State. The Bayeke are organized in a centralized state with a king, district chiefs, tributary states under their own chiefs, and a court with titled officials.
The Garanganze still maintain the Mwami Mwenda chieftainship at Bunkeya, after it was exiled by the Belgian colonial authorities for some years to the Lufoi River. The chieftainship is named in honour of Msiri whose full name was Mwenda Msiri Ngelengwa Shitambi. The current chief who was enthroned in 1997 is Mwami Mwenda VIII, named Mwenda-Bantu Godefroid Munonga.
The official history of the Garanganze claims that the chieftainship survived despite neglect and opposition from the Belgian colonial authorities. However other sources say that the Belgians, whose first treaty in Katanga was with Mwami Mwenda II Mukanda-Bantu whom they had installed after killing Msiri, used the chieftainship to bolster colonial rule, conferring on the chiefs an importance which the Yeke, a relatively small tribe, did not warrant from their numbers.

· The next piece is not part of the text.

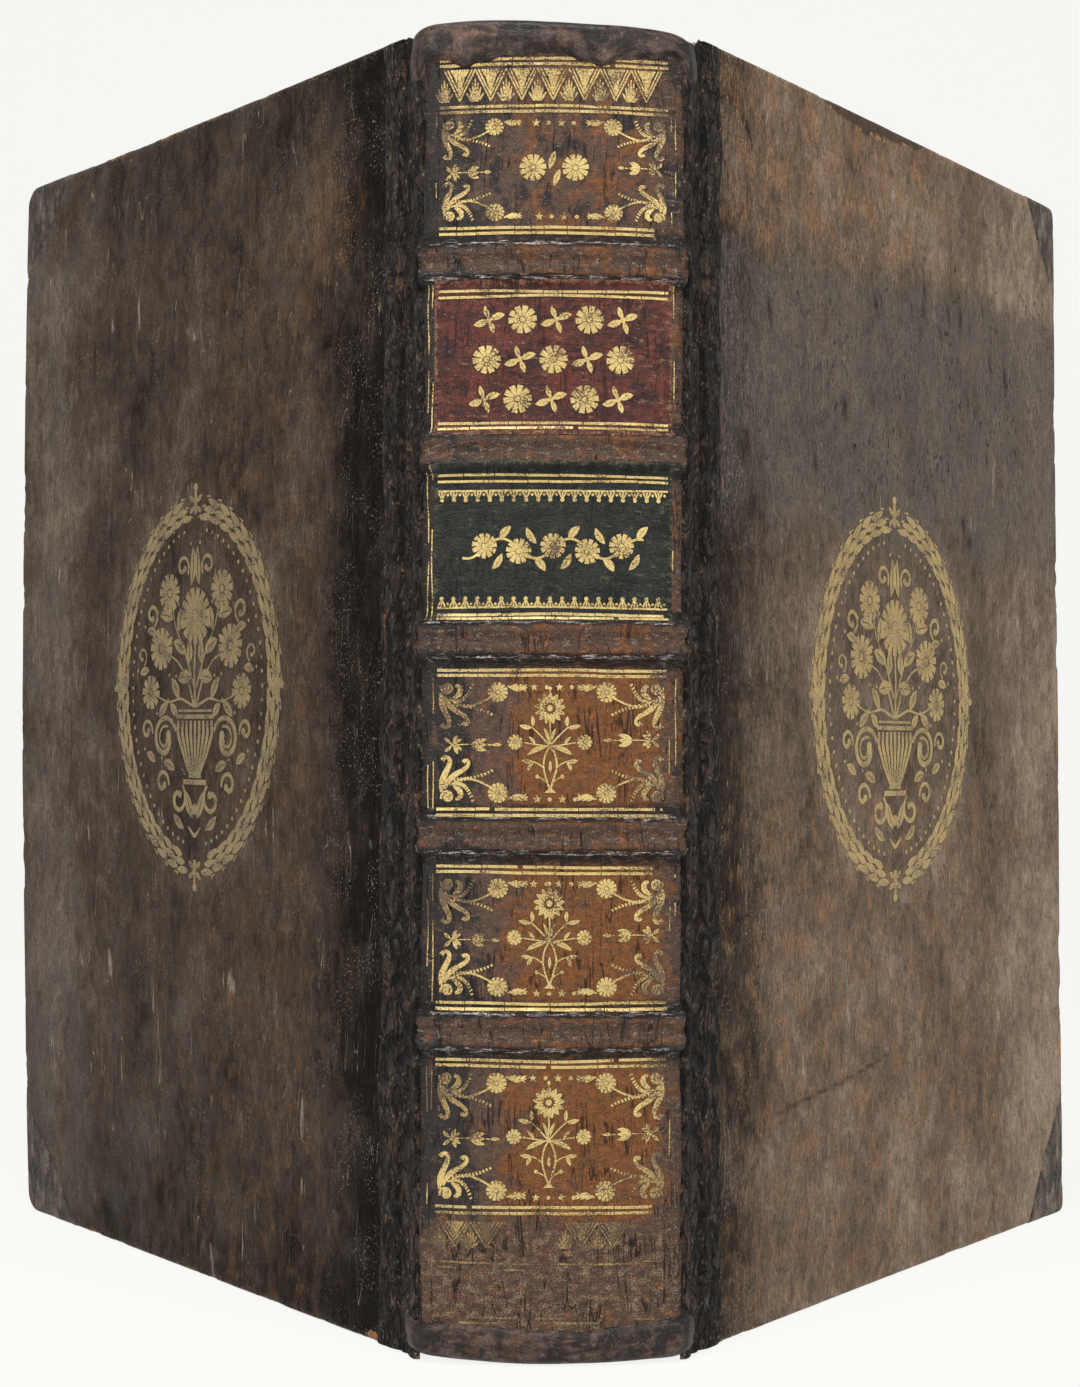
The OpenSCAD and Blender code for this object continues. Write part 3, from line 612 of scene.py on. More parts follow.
@dataclass(frozen=True)
class SpineCalf:
    """Old polished calf of the back: brown, stained black, crackled and rubbed, with painted shade on the
    bands' flanks, painted glints among the pale specks and a painted highlight along the bands' edges.
    """

    black: Colour = srgb(29, 26, 24)
    body: Colour = srgb(73, 54, 43)
    amber: Colour = srgb(100, 60, 25)
    spot: Colour = srgb(128, 72, 34)
    # Pale specks: partly dirt, partly painted glints of the grain.
    dust_and_glints: Colour = srgb(148, 131, 116)
    scuffed: Colour = srgb(142, 120, 92)
    # Colour of the painted highlight along the edges of the bands.
    polish: Colour = srgb(184, 174, 168)

    def build(self) -> bpy.types.Material:
        """The finish."""
        b = NodeBoard("spine_calf")
        flank, worn, ridge, tail = (b.mask(name) for name in ("flank", "worn", "ridge", "tail"))
        mottle = b.swing(1.7, 1.5, 2, 1.0)
        speck = b.swing(0.42, 0.36, 3, 1.0, 2.0)
        amber = (b.mask("amber") + b.swing(6, 8, 1, 2.0) + mottle * 0.6).step(0.2, 0.95)
        black = (b.mask("black") + b.swing(5, 7, 4, 1.9) + mottle * 0.6).step(0.36, 0.6)
        colour = b.mix(amber, self.body, self.amber)
        spots = (b.noise(3.4, 2.1, 5, 3) + 0.05 * worn).step(0.65, 0.7)
        colour = b.mix(spots * (0.35 + 0.2 * worn), colour, self.spot)
        colour = b.mix(black * 0.88, colour, self.black)
        # Painted shade: the flanks of the bands are darkened towards black.
        shadow = (flank + b.swing(4, 1.3, 6, 2.0)).step(0.25, 0.85)
        colour = b.mix(shadow * 0.8, colour, self.black)
        # Pale specks of dirt, partly painted glints, most on worn, black and flank places.
        dust_and_glints = worn * 0.55 + flank * 0.2 + black * 0.14 + b.swing(2.4, 0.9, 7, 2.6) + speck * 1.6
        dust_and_glints = dust_and_glints.step(0.5, 1.15)
        colour = b.mix(dust_and_glints * 0.5, colour, self.dust_and_glints)
        scuffs = (tail * 0.5 + b.swing(3.2, 2.0, 13, 2.2, 5.0) + speck * 1.4).step(0.42, 1.0) * tail
        colour = b.mix(scuffs * 0.4, colour, self.scuffed)
        # Painted highlight: a pale streak along the edges of each band.
        shine = (ridge + b.swing(4.5, 0.6, 14, 2.6) + b.swing(1.3, 0.35, 15, 1.2)).step(0.75, 1.1)
        colour = b.mix(shine * 0.75, colour, self.polish)
        network = b.crack(3.4, 2.2, 8, 0.055) * (flank * 0.9 + worn * 0.3).least(1.0)
        creases = b.crack(13, 1.5, 9, 0.06) * (flank + worn * 0.45 + ridge * 0.4).least(1.0)
        splits = b.crack(2.6, 30, 10, 0.03, 2.0) * b.noise(9, 11, 11, 3).step(0.47, 0.56)
        cracks = network.most(creases).most(splits * 0.9)
        colour = b.shade(colour, (1 + mottle * 1.3 + speck * 1.7).most(0.25) * (1 - 0.8 * cracks))
        height = mottle + speck * 0.9 - cracks * 0.5 + b.swing(9, 0.8, 12, 1.3) * (flank + ridge + 0.3 * worn)
        rough = 0.56 - 0.26 * flank - 0.1 * ridge + 0.2 * tail - speck * 0.6 + 0.25 * cracks
        return b.dress(
            Base_Color=colour,
            Roughness=rough.most(0.2),
            Normal=b.bump(height, 0.42, 0.9),
            Specular_IOR_Level=0.26,
        )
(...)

Mwami Mwenda VI Godefroid Munonga was involved in the Katanga secession crisis and was appointed Minister of the Interior of the breakaway state. After Katanga was reunited with the Congo, he was imprisoned by Mobutu for a few years and after his release he was enthroned as chief in 1976.
Throughout their history, the Yeke people have remained monotheistic. It is worth noting that their belief in an omnipotent God does not begin with the arrival of Europeans or missionaries; however, it dates to their origin in Tanzania, where they were and are still known as Basumbwa ni Linze, which means “creatures of god.”
To the Basumbwa, the name ‘God’ had different meanings. To better illustrate this point, here are some other names that the Basumbwa had for god:
It must be stressed that the monotheistic belief of the Bayeke (Basumbwa) is combined with the cult of ancestors, whom the Bayeke call ‘Misambwa'. Although aware of the almighty god, the Basumbwa invoke their ancestors for a multitude of reasons, because they serve as a link between the living and God.
The first Yeke king to be baptized in the Christian faith was the Mwami Mwenda Kitanika Mabumba Mushalila Numa Albert. He was the first to usher in the syncretism between the Christian and Yeke faiths. Apart from Mwami Mwenda Munongo Musamfya Ntanga, the subsequent yeke kings have been Christian Catholics.
The Yeke Kingdom (also called the Garanganze or Garenganze kingdom) of the Garanganze people in Katanga, DR Congo, was short-lived, existing from about 1856 to 1891 under one king, Msiri, but it became for a while the most powerful state in south-central Africa, controlling a territory of about half a million square kilometres. The Yeke Kingdom also controlled the only trade route across the continent from east to west, since the Kalahari Desert and Lozi Kingdom in the south and the Congo rainforest in the north blocked alternative routes. It achieved this control through natural resources and force of arms—Msiri traded Katanga's copper principally, but also slaves and ivory, for gunpowder and firearms—and by alliances through marriage. The most important alliances were with Portuguese–Angolans in the Benguela area, with Tippu Tip in the north and with Nyamwezi and Swahili traders in the east, and indirectly with the Sultan of Zanzibar who controlled the east coast traders.
Msiri was in fact a Nyamwezi (also known as 'Yeke' or 'Bayeke') from Tabora in Tanzania who got himself appointed as successor to a Wasanga chief west of the Luapula River by defeating the chief's Lunda enemies. Once installed he conquered the neighbouring tribes and expanded the chieftainship into a kingdom.
From its capital at Bunkeya, the Yeke Kingdom took over the western territory of Mwata Kazembe, stopped the southwards expansion of the Luba Empire and subjugated tribes in the southwest, on the trading route to Angola.
When King Leopold II of Belgium was told that the Yeke Kingdom controlled east-west trade and was rich in copper and possibly gold, he sent expeditions to try to obtain a treaty for the kingdom to join his Congo Free State (CFS). Cecil Rhodes also sent expeditions to sign up the kingdom to his British South Africa Company's chartered territories. The 'scramble for Katanga' was won by Leopold's Stairs Expedition, which ended the kingdom by killing Msiri, and took over the territory for the CFS, but with its own administration until it was more closely incorporated into the Belgian Congo.
Captain Stairs, the expedition's leader, installed one of Msiri's adopted sons, Mukanda-Bantu, as his successor but of a vastly reduced area with a radius of only 20 km from Bunkeya, and with the status of a chief. The chieftainship continues to this day under the title Mwata Msiri.